Jim Rickards, author of Currency Wars, estimated that the price of gold would be at least $10,000 if the 35,000 tons of the world’s official gold backs a conservative 40% of global M1 base money supply.
The term ‘gold revaluation’ is a misnomer. In reality, it is the devaluation of currencies against gold. It is ironic that proposals to double the $35 per ounce gold price were resisted in the decades before 1971 out of fears of its economic and political consequences, but today, at $1,800, the gold price is over 51 times higher.
Those fears of yesteryears have not materialized. A bigger problem has since plagued the world since the 1971 closing of the gold window – the substantial rise in the gold price reflecting currencies’ severe loss of purchasing power.
Gold’s prominence will only rise as central banks discuss monetary system reforms. With no solution in sight to increasing global debt, monetary metals like gold and silver must play a much bigger role eventually.

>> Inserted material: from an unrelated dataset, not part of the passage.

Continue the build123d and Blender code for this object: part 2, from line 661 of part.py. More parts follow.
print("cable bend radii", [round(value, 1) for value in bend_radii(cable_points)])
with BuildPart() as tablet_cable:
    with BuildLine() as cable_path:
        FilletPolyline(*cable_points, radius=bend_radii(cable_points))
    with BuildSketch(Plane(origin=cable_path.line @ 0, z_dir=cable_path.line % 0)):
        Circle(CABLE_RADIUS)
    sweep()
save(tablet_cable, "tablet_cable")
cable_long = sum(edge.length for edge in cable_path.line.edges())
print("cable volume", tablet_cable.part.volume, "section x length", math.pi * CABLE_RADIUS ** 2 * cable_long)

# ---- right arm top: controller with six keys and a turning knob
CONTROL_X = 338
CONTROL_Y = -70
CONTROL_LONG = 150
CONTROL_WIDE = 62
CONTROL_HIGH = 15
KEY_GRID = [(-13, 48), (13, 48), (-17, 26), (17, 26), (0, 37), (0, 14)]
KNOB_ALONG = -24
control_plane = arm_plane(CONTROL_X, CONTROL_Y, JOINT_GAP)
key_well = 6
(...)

Precious metals are the original money in most of humankind's history and are the ultimate safe haven assets of the world's central banks (including the Federal Reserve and European Central Banks) to restore order when the financial system or monetary union fails.
With inflation expectations rising, many world's central banks (including Russia and China) have continued to buy gold and increase their gold holdings in 2022. Investors planning to hedge against inflation should take note of central banks' considerable forays in the gold market.
It is only prudent to hold gold and silver in these times. Gold has appreciated 7.8% on average since 1970 while silver continues to be greatly undervalued versus gold.